Pada jaman pemerintahan Megawati dan juga pemerintahan sekarang ini bahkan lebih sensitif lagi dengan turun naiknya indeks. Saking sensitif, beberapa kali mereka perlu menyempatkan diri datang membesuk lantai bursa. Siapa tahu kehadiran mereka bisa menyeret suasana psikologis para pelakunya.
Kendati sering meraup keuntungan politis dari lantai bursa, pemerintah sebenarnya kurang memberi perhatian yang serius soal pasar modal. Pemerintah tidak pernah serius mengajak masyarakat untuk berpartisipasi dan memanfaatkan pasar modal. Padahal sebagian dari mereka adalah pengusung paham ekonomi neoliberal yang sangat memberi prioritas pada ekonomi finansial yang virtual itu daripada ekonomi riil.
Pada paham yang sangat memberi perhatian pada privatisasi, liberalisasi perdagangan, dan reduksi manfaat kemakmuran negara seperti itu, pengembangan ekonomi sejalan dengan mempertegas distingsi antara ekonomi sektor virtual dan ekonomi sektor riil dan memberi prioritas pada yang pertama. Tekanan pada proses ekonomi diberikan pada transaksi uang ketimbang produksi barang dan jasa.
Ada pemikiran yang berkembang di kalangan neoliberal bahwa berkembangnya pasar modal dan finansial—yang didukung oleh revolusi teknologi informasi—pada gilirannya akan memberi manfaat langsung pada sektor riil. Perputaran uang pada transaksi-transaksi derivatif dipikirkan akan menopang kegiatan di sektor riil seperti membangun pabrik dan pendistribusian hasil-hasilnya.

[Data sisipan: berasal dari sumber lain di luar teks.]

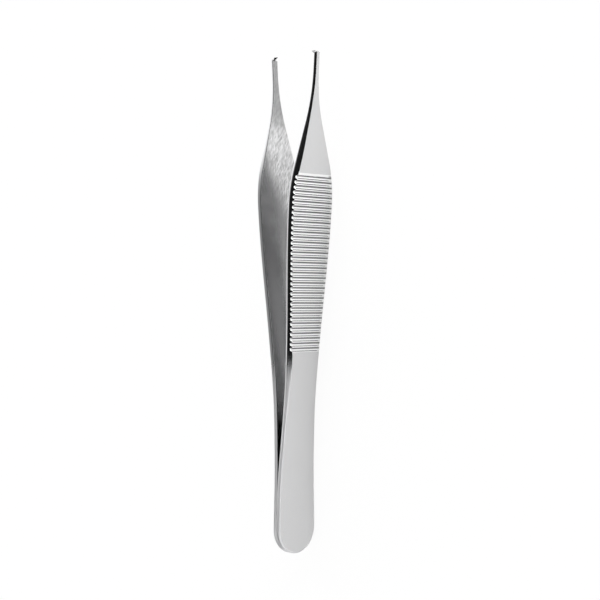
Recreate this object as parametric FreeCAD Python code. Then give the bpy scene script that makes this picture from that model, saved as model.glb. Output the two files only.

Mudah-mudahan saja demikian. Tapi, mari kita menunggu realisasinya dengan sebuah rasa curiga. Karena ternyata hubungannya tidak persis demikian. Hasil penelitian dua ekonom Perancis, Gerald Dumenil dan Dominique dalam Capital Resurgent,Roots of the Neoliberal Revelolution (2004) memperlihatkan hasil yang mencemaskan. Karena ternyata manfaat perputaran uang di tingkat virtual sangat mimim bagi perkembangan di sektor riil. Keuangan seakan mendanai diri sendiri, tapi tak pernah mendanai investasi.
Makanya tak perlu diherankan kalau kendati indeks di pasar modal kelihatan tumbuh gagah erkasa, tapi sektor riil tetap merayap penuh susah payah.